From Spain to Germany, a gallery of dry-cured hams
An overview of some of the varieties of dry-cured hams that are likely to be accessible to American buyers:
Prosciutto is the most widely known dry-cured ham in America. For years, the only legal prosciutto-style hams sold in America were domestic-made imitations, as U.S. regulations prevented the import of prosciutto from Italy. Since 1989, though, we've been able to buy the real thing.
Italian prosciutto is air-dried, not smoked; only salt is used in the cure. The most celebrated Italian prosciutto is Prosciutto di Parma, from the Emilia-Romagna region. Many aficionados, however, prefer Prosciutto di San Daniele, from the Friuli region in the northeast.
Jamon serrano, from Spain -- another unsmoked ham -- is gaining popularity as an alternative to prosciutto. It has a coarser, more rustic texture and a lustier flavor than that of prosciutto.
While in Italy the prosciutto "face" is covered with lard during part of the curing process to keep the meat moister, in Spain no lard is used, to promote water loss. The drying sheds are usually built at high elevations (the word "serrano" means "mountain-dwelling" or "of the mountains").
The two brands you're most likely to find are Revilla and Redondo Iglesias, both aged for 18 months.

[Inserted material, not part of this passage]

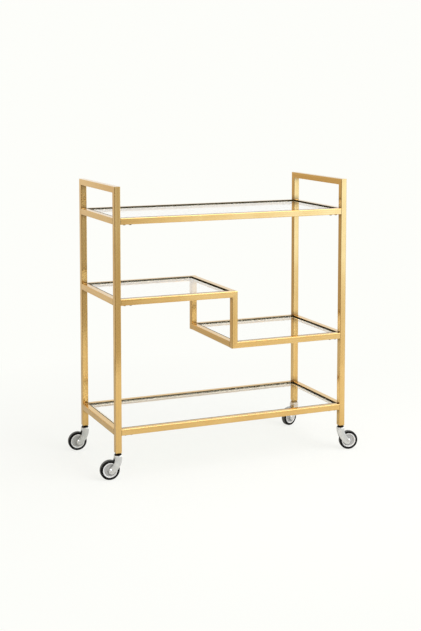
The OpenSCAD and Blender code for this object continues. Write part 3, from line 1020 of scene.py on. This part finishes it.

Westphalian ham is a German product that is cold-smoked over a beechwood fire to which juniper twigs and berries are often added. Sold boneless, it's more strongly flavored, saltier and darker than the Mediterranean hams, with an almost gamy edge.
Black Forest ham, above, is another German ham. The boneless ham is soaked in caramel before being heavily cold-smoked over pine chips. It has a prosciuttolike texture and appears quite lean.
Speck is a lesser-known dry-cured ham, prized by cognoscenti for its distinctive flavor. Of Austrian origin, it's produced in the Dolomites in the Alto Adige region of Italy, which used to be part of Austria, as well as in the Carinthian region and other areas of Austria.
This ham is lightly smoked, and spices are added to the curing salt. With its well-balanced flavor, this may be the most versatile of all the dry-cured hams. Even more happily, it's usually cheaper than prosciutto or serrano.
American country ham is a tradition in the Southeastern region of the United States. Salt-cured, it's sometimes flavored with sugar, honey or pepper, and it's cold-smoked, most commonly over hickory or maple. Most producers encourage the formation of mold as essential to the ham's complexity of flavor, and the salt cure is heavier than in most of the European hams. The most high-profile American country ham is Smithfield ham, produced inside the corporate limits of Smithfield, Va.
Tasso -- a heavily smoked, highly spiced, extremely lean ham that is used more often in cooking than eaten raw -- is a regional specialty of Louisiana's Cajun culture. Local availability has become inconsistent after Hurricane Katrina.